We often are asked by our clients about the regulatory requirements for nannies to work, and in particular, whether, and how, nannies should become OFSTED registered.  In this post, we explain what the regulatory requirements are around being a nanny, what it means for a nanny to be OFTSED registered, and how nannies, supported by their employers, can become registered.

Regulations around being a nanny

When you take on a nanny, they are almost invariably your employee (other than in some cases where a nanny is working very part time hours and they may be self employed, though this is quite unusual).  So, they need to be eligible to be employed and work in the UK. 

However, assuming this test is passed, what else is required for a nanny to be allowed to work in a family? What are the regulatory requirements for a nanny to look after your children?  What qualifications/certifications does she need?

Well, the short answer is, there is very little official regulatory supervision of who can look after your children in a private employment relationship (i.e. nanny).  Of course, this DOES NOT mean that you should employ just anyone!  Rather, that the onus is on the employer (i.e. the parents), to ensure that your nanny has the appropriate level of checks and qualifications fit for your particular role.  When you use an agency, many of these checks should be done on your behalf – if you are not using an agency then you need to understand what you should be looking for – though this can vary from family to family of course. 

Unlike a childminder, who is a private childcare practitioner offering their services in their own home, nannies do not need to be OFSTED registered, and registration is not necessarily a benchmark of quality for a nanny.  There are many excellent, experienced, and very well qualified nannies, who aren’t OFTSED registered.  So what does it mean if your nanny is OFSTED registered, and should you be asking for this? 

What does OFSTED registration mean?

In contrast to registered childminders, nannies do not have to be OFSTED registered, and there are many excellent and highly qualified nannies who are not.  For nannies, OFSTED registration means being on what’s known as the “Voluntary Register”.

The reason why some nannies are OFSTED registered and some aren’t normally comes down to their employing family’s request.  This is because, when their nanny is OFSTED registered, a family can take advantage of using childcare vouchers to pay up to £243 per month per parent of their nanny’s salary (in real terms this saves tax of up to £892 per parent per year for basic rate tax payers, and up to £623 per parent per year for higher rate taxpayers).

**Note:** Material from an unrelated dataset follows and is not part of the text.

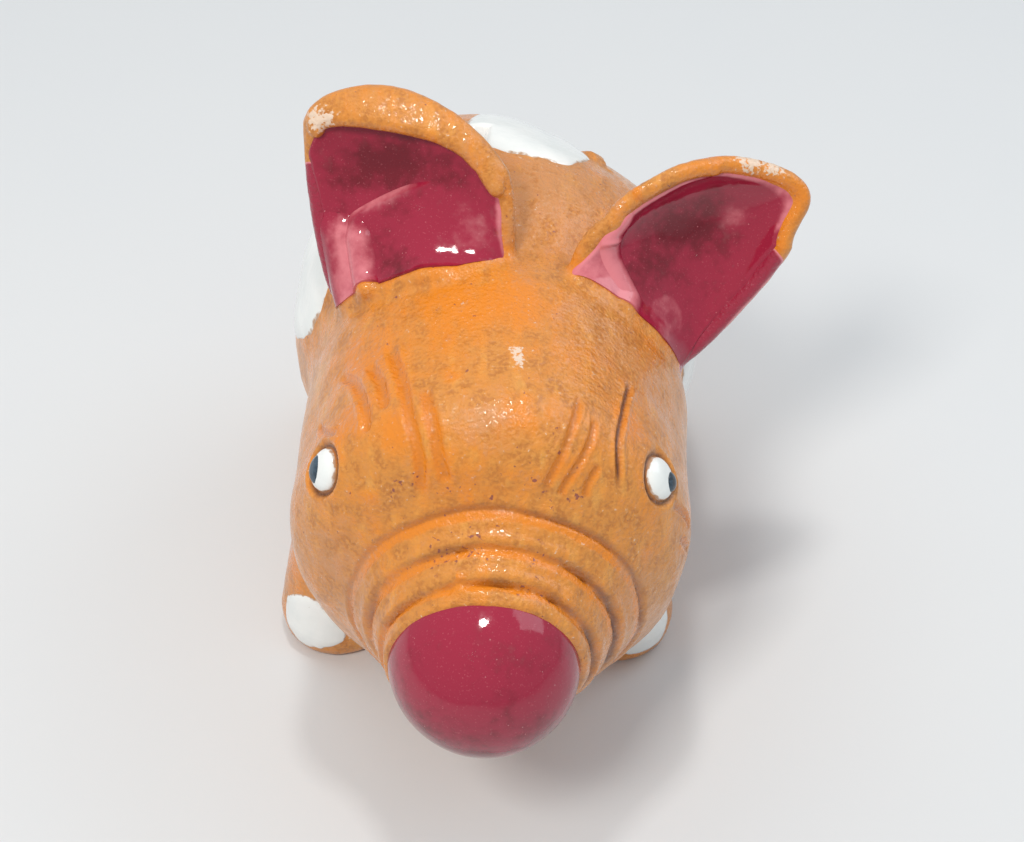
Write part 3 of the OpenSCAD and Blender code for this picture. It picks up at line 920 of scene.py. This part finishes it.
# Each white patch's shift from the middle of its CAD node, and its half height and half width
PATCHES = {
    "back_glaze": ((-3, -3.5, 1), 13, 12.5),
    "flank_left_glaze": ((0, 1, -2), 13, 13),
    "flank_right_glaze": ((0, 1, 0), 12, 13),
    "foot_left_glaze": ((0, 0, 0), 6.2, 7),
    "foot_right_glaze": ((0, 0, 0), 6.2, 7),
}


def white_patches():
    """Where white glaze was brushed on the back, the flanks and the front feet."""
    made = {}
    for number, (node, (shift, high, wide)) in enumerate(PATCHES.items()):
        outline = oval(high, wide, 0.12, 40 + number)
        made[node] = skin(node, *seat(node, shift, (0, 0.3, 1), 4), outline, dome(0.5, -0.35, 8), 1)
    return made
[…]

To be capable of getting registered a nanny needs four things in place:

  • A recognised childcare qualification (or equivalent – those who don’t have one can attend a short Common Core Skills Course which meets OFSTED standards)
  • A compliant DBS Certificate (which needs to be on the DBS Update Service);
  • A recognised, in date, Paediatric First Aid Qualification; and
  • Valid nanny liability insurance.

OFSTED registration does ensure that your nanny has all the above paperwork in place.  However, it does not mean that nannies who don’t have the registration don’t have all these things in place.  Most agencies, for example, will ensure that nannies have some or all of these things – as a minimum a recent DBS and paediatric first aid qualification.

Should you ask your nanny to be OFSTED registered?

Many nannies can become registered already if they have the requisite paperwork in place, and most others could be provided they obtain the relevant documentation.  However, it can be quite administratively burdensome and time consuming, especially the first time!  Thus, if your nanny or prospective nanny is not already on the register, it is worth thinking carefully about whether you wish to insist on this.

For example, many families are able to use their childcare vouchers to pay for other forms of childcare, such as nursery and preschool fees, rather than paying their nanny with their vouchers.  If this avenue is available then it is perhaps worth doing this rather than requiring an unregistered nanny to get registered.   

As nannies do not directly benefit from being on the register, it is common for families to meet the cost of the annual OFSTED renewal (£105 per year).  The potential tax savings set out above significantly more than offset this cost.  Additionally, if a nanny is required to do a Common Core Skills course (i.e. if they don’t already have an NVQ Level 3 or equivalent), we’d expect families to meet the cost of this as well.  Nannies should have their first aid, DBS and nanny liability insurance, all three of which it is reasonable for nannies to meet the cost of these as part of their role though we are aware that some families are happy to help their nannies with this cost too.